====== PROVIDED ENTRIES ======

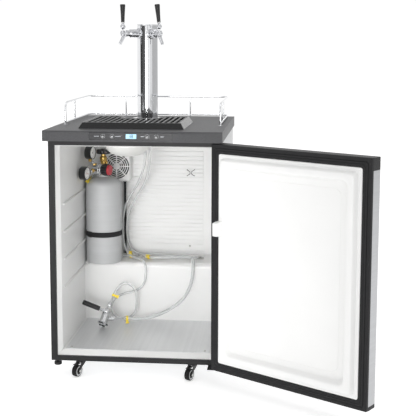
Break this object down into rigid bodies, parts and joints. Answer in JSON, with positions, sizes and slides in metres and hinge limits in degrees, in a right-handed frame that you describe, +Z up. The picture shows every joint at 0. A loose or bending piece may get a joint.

======
====== PROVIDED ENTRIES ======

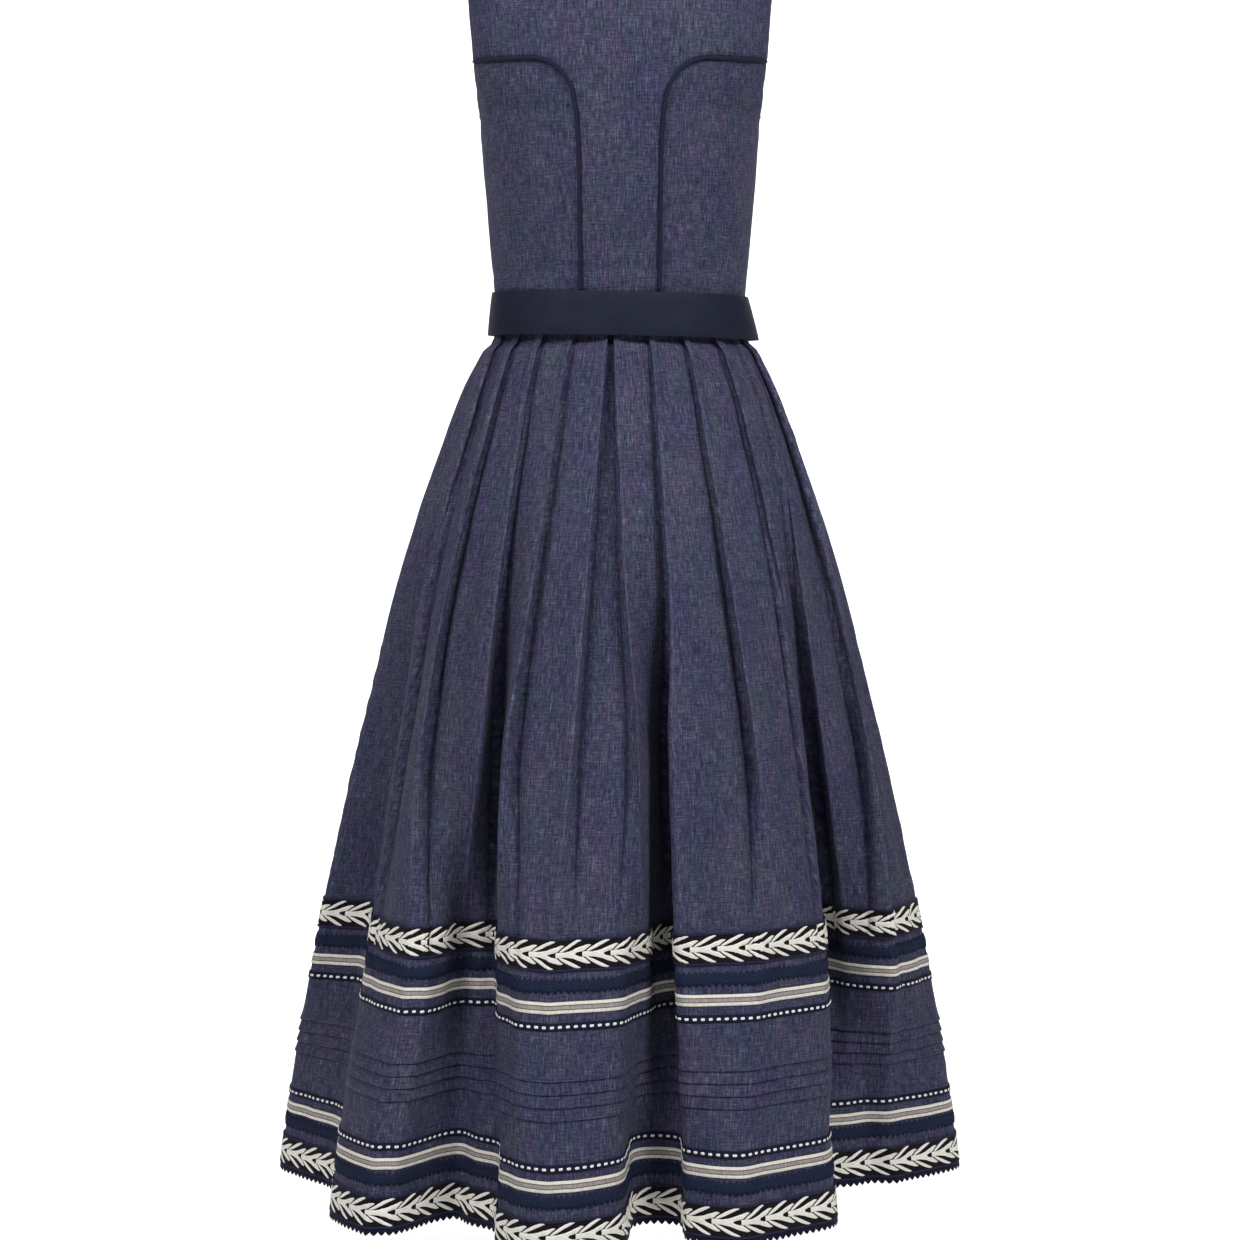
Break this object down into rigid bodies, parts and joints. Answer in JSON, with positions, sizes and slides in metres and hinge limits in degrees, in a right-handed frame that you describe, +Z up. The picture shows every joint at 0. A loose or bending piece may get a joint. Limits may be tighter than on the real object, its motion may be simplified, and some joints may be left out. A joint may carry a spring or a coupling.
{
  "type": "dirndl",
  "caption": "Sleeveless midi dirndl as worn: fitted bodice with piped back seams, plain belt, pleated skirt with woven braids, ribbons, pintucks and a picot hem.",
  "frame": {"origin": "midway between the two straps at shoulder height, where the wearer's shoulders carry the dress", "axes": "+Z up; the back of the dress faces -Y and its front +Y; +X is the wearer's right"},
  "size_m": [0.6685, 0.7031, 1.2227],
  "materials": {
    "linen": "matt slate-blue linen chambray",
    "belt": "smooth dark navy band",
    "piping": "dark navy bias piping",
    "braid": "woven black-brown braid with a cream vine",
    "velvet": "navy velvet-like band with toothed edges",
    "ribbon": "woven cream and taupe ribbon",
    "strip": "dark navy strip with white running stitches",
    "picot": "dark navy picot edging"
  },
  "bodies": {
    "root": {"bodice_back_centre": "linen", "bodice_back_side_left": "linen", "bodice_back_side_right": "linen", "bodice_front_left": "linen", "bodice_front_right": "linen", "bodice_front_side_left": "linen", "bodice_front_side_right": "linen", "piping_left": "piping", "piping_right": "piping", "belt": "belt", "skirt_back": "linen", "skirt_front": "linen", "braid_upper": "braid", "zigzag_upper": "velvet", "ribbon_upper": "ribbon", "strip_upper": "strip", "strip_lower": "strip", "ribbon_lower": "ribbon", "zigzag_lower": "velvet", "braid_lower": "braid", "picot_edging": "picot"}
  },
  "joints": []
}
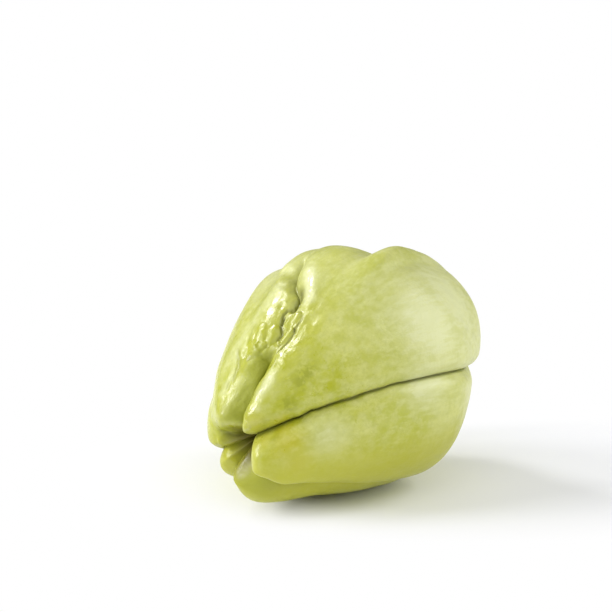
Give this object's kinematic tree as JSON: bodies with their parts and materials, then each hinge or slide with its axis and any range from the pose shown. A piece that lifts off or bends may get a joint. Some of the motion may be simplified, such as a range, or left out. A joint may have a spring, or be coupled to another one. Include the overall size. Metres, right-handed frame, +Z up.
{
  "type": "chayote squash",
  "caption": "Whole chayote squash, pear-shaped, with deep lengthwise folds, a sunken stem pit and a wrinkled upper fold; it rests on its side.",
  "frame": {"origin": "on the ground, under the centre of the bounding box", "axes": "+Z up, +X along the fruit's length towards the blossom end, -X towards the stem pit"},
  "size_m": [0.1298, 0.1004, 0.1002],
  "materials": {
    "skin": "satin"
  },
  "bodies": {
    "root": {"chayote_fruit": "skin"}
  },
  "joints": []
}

======
====== PROVIDED ENTRIES ======

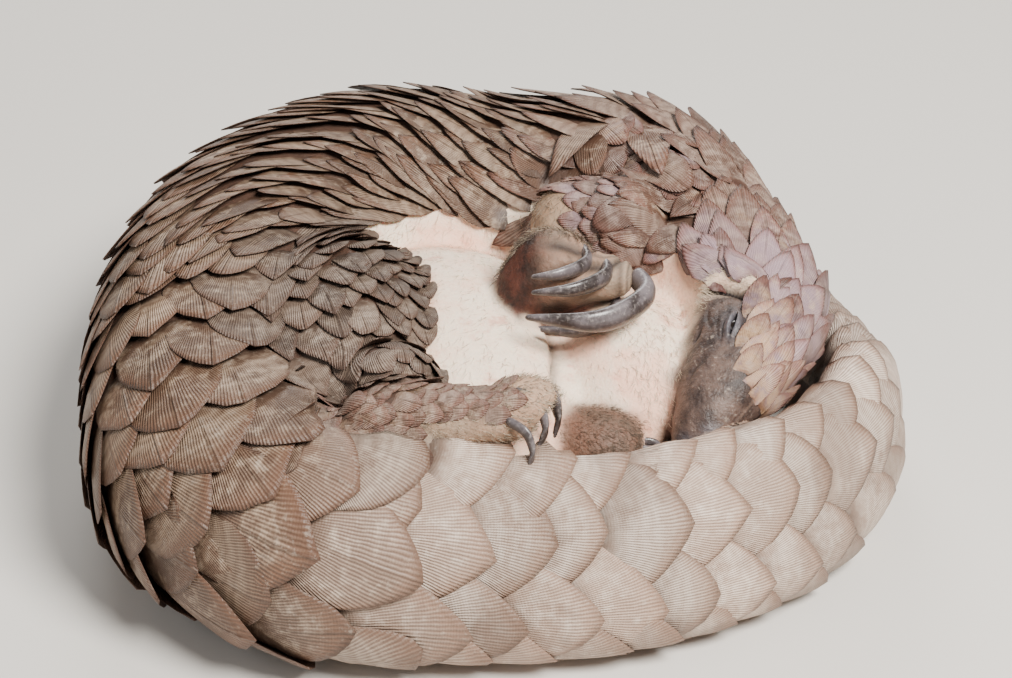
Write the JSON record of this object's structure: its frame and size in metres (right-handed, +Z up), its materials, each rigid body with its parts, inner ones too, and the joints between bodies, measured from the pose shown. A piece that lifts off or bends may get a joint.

======

List all lines where "between" occurs.

REPLY TO THE EXERCISE -
  "frame": {"origin": "midway between the two straps at shoulder height, where the wearer's shoulders carry the dress", "axes": "+Z up; the back of the dress faces -Y and its front +Y; +X is the wearer's right"},
Write the JSON record of this object's structure: its frame and size in metres (right-handed, +Z up), its materials, each rigid body with its parts, inner ones too, and the joints between bodies, measured from the pose shown. A piece that lifts off or bends may get a joint.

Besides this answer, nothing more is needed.